La tragédie d’Othello, ou de Lear, n’est pas dans le doute qui les assaille, mais dans leur refus d’admettre et de reconnaître l’autre. Othello est perdu dès lors qu’il cherche à savoir, que son questionnement prend la forme sceptique, qu’il veut des « preuves ». Le cinéma de science-fiction se révèle alors la forme contemporaine de l’expression du scepticisme. Dans Blade Runner, le doute est radicalisé, car étendu au sujet même : à la fin du film, dans sa version de 2007 (celle du réalisateur, la « final cut »), Deckard comprend, et nous avec lui, qu’il est lui aussi un réplicant (Ah non, ce n’est pas un spoiler, tout le monde le dit depuis !). Mais est-ce le plus important ? Ce que le film nous a appris, c’est justement que non.
Présences humaines
La meilleure réponse au doute – le test Voight-Kampff grandeur nature que constitue Blade Runner – c’est le rapport et l’attachement que nous avons à ces personnages, les androïdes qui sont les présences les plus fortement humaines du film.
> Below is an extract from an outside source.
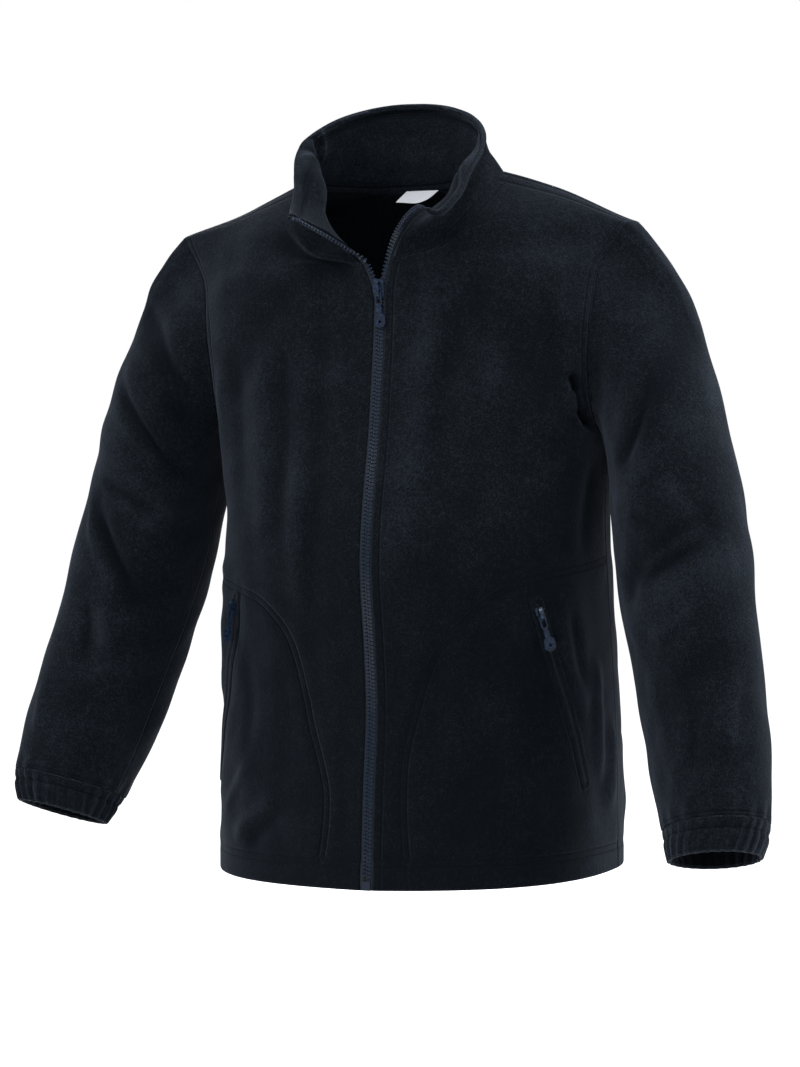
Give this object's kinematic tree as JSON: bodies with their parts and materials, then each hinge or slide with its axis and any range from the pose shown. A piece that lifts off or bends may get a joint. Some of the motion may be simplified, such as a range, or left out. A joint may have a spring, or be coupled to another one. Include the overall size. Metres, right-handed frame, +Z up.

La réponse au scepticisme, l’humanité de ces êtres est encore une fois dans l’esthétique même du film, dans la présence si réelle et saisissante de Roy (Rutger Hauer), Pris (Daryl Hannah), Zhora (Joanna Cassidy)… Ces femmes sont en particulier d’une force… surhumaine et leur domination à l’image, annonçant le féminisme de Thelma et Louise (de Ridley Scott également, 1991), est certainement la plus belle réponse au doute sur l’humanité. C’est donc une puissance nouvelle du cinéma qu’explore Blade Runner, créant l’arrière-plan glauque où ressortent des figures incroyablement charnelles, étranges et vivantes, telle Pris avec son masque blanc et ses yeux cerclés de noir façon punk. Les six minutes de présence à l’écran de Joanna Cassidy, charmeuse de serpents puis tueuse redoutable, finalement abattue comme en plein vol dans son imperméable transparent éclaboussé de sang, sont aussi inoubliables que les cultissimes dernières paroles de Roy. Montrant que la réelle humanité est dans cette capacité à souffrir, saigner, pleurer, refuser la mort ; dans la possibilité qu’offre le film à ses personnages de nous marquer, de s’inscrire en nous ; dans ces souvenirs de cinéma qui sont ceux de notre vie et « se perdront dans le temps comme les larmes dans la pluie ».